Kane pointed out the only category of decline in a PWC Entertainment and Media index was print media, but Highfield suggested the decline, from £19.9 billion in 2012 to £19.4bn in 2016 (in the US, Europe, the Middle East and Africa) was tiny.

“We will still be printing newspapers across all our titles for many years, perhaps indefinitely,” said Highfield, who insisted that digital audiences were more than outstripping the decline in the physical product. He admitted his thinking had shifted on paywalls, influenced by more than 400 regional newspapers in the US introducing “porous paywalls” in the last year. He said: “I couldn’t see it six months ago, but now I can,” and suggested that JP’s 250 newspapers would allow it to experiment with different paywall models, though most online users would see no difference and might be allowed access to 20 different articles a week before paying anything.

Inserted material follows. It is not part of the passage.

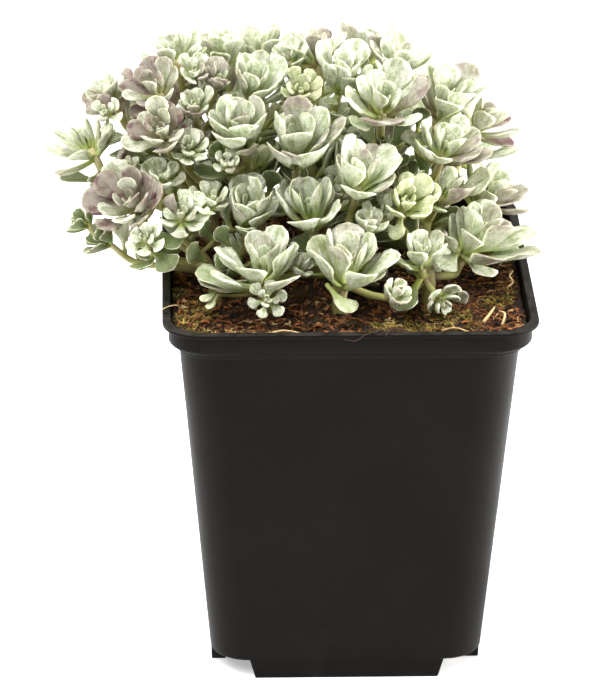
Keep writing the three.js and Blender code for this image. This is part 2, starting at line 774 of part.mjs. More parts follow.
// The origin is on the standing surface, under the middle of the whole outline.
const outline = new THREE.Box3().setFromObject(plant);
plant.position.set(-(outline.min.x + outline.max.x) / 2, -(outline.min.y + outline.max.y) / 2, 0);
plant.updateMatrixWorld(true);

export default plant;
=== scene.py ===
# %% [markdown]
# # A potted silver stonecrop
#
# The real thing is a mound of small fleshy rosettes that grows out of a black nursery pot. The packed
# CAD model already says where the pot, the soil, each stem and each rosette are, and how large they are.
# This lesson dresses that frame: each piece is modelled again, finer and in the same place, and gets a
# finish made of nodes. The frame is loaded first.

# %% Load the frame
import math
import random

import bmesh
import bpy
import numpy as np
from mathutils import Matrix, Vector, noise


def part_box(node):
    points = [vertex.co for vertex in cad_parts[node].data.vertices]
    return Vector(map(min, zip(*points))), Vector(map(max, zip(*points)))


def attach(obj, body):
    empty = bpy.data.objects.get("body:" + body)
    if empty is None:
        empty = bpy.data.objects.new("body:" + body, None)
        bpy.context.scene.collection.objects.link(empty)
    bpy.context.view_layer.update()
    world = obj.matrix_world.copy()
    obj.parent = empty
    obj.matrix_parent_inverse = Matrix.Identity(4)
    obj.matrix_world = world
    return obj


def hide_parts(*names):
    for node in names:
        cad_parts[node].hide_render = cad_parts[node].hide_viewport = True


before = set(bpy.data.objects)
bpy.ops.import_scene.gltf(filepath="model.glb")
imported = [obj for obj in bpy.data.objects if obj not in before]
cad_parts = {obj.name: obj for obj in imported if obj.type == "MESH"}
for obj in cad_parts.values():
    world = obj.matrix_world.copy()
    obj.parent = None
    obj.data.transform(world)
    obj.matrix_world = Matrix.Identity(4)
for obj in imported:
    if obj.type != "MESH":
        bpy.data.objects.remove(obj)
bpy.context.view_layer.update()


# %% [markdown]
# ## One measure for all pieces
#
# The pot was measured in millimetres from the middle of its foot, and the plant's places are read from
# there too. The frame's origin is under the middle of the whole outline, so it lies a little to one side.
# Every piece is therefore modelled in pot millimetres, and one matrix brings its mesh to the frame.

# %% From pot millimetres to the frame
pot_low, pot_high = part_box("pot")
pot_middle = (pot_low + pot_high) / 2
TO_FRAME = Matrix.Translation((pot_middle.x, pot_middle.y, 0)) @ Matrix.Scale(0.001, 4)
print("the pot's middle is at", round(pot_middle.x, 5), round(pot_middle.y, 5))

# %% [markdown]
# ## The camera
#
# The photograph was taken from about a metre away, a little above the plant, so the pot narrows towards
# its foot and the soil shows as a flat band. A long lens far away gives the same calm perspective. The
# place and the angles below were found from the pot's corners, which lie on a square of known width.

# %% Make the camera
CAMERA_PLACE = Vector((-42.9, -980.5, 502.8))
CAMERA_YAW = math.radians(-1.865)
CAMERA_PITCH = math.radians(23.606)
CAMERA_ROLL = 0.006
LENS_LENGTH, SENSOR_WIDTH = 222.05, 36

level = Vector((math.cos(CAMERA_YAW), math.sin(CAMERA_YAW), 0))
forward = Vector((
    -math.sin(CAMERA_YAW) * math.cos(CAMERA_PITCH),
    math.cos(CAMERA_YAW) * math.cos(CAMERA_PITCH),
    -math.sin(CAMERA_PITCH),
))
upright = level.cross(forward)
right = level * math.cos(CAMERA_ROLL) + upright * math.sin(CAMERA_ROLL)
top = upright * math.cos(CAMERA_ROLL) - level * math.sin(CAMERA_ROLL)

camera_lens = bpy.data.cameras.new("camera")
camera_lens.lens = LENS_LENGTH
camera_lens.sensor_width = SENSOR_WIDTH
camera = bpy.data.objects.new("camera", camera_lens)
bpy.context.scene.collection.objects.link(camera)
camera_turn = Matrix((right, top, -forward)).transposed().to_4x4()
camera.matrix_world = Matrix.Translation(TO_FRAME @ CAMERA_PLACE) @ camera_turn
bpy.context.scene.camera = camera
print("camera at", [round(value, 3) for value in camera.matrix_world.translation])

# %% [markdown]
# ## Nodes in plain steps
#
# A finish is a small network of nodes. Building one by hand in the editor takes many clicks, so here one
# helper adds a node, fills in its inputs, and makes a link where an input is another node's output.
# Patterns are read in object coordinates, which are metres on the real thing: a noise of scale 1000 has
# grains of about a millimetre.

# %% Helpers for nodes
def add_node(tree, kind, inputs=None, **settings):
    """Adds a node to a tree. An input is a plain value, or the output of another node."""
    made = tree.nodes.new(kind)
    for name, value in settings.items():
        setattr(made, name, value)
    for name, value in (inputs or {}).items():
        if isinstance(value, bpy.types.NodeSocket):
            tree.links.new(value, made.inputs[name])
        else:
            made.inputs[name].default_value = value
    return made


def fade(tree, value, low, high, at_low=0.0, at_high=1.0):
    """A value that runs smoothly from one level to another while its input goes from low to high."""
    return add_node(tree, "ShaderNodeMapRange", {
        "Value": value, "From Min": low, "From Max": high, "To Min": at_low, "To Max": at_high,
    }, interpolation_type="SMOOTHSTEP").outputs["Result"]


def calculate(tree, operation, first, second):
    """One step of arithmetic between two values, kept between 0 and 1."""
    made = add_node(tree, "ShaderNodeMath", {0: first, 1: second}, operation=operation, use_clamp=True)
    return made.outputs["Value"]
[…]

Highfield also stressed the growing significance of the audience sourcing content through mobile devices – up from 5 per cent to 20 per cent in the last year and set to grow much further – and made it clear that contributed content would rise to around 50 per cent of the JP total. This would not be “a massive amorphous range of bloggers”, he insisted, but carefully filtered material. At the same time, printed newspapers would move to “more in-depth investigatorial and analytical comment – with more instant, quick, digestible stuff online”.

Highfield echoed McMillan, saying people still believed in a local community reflected in a local newspaper and its website. While consolidation of the regional media was “inevitable and desirable”, he felt this would not lead to a loss of “plurality of editorial voice”.

“We will become ever more local,” he pledged, stressing that journalists were being equipped with quality laptops and smartphones to ensure they could deliver news from the ground, allowing a massive increase in video posted by JP titles. This would be backed by a shift to more “utility websites”, with more travel and entertainment information, and the launch of JP TV stations, which would be on demand, highly local and contributed to by readers as well as journalists.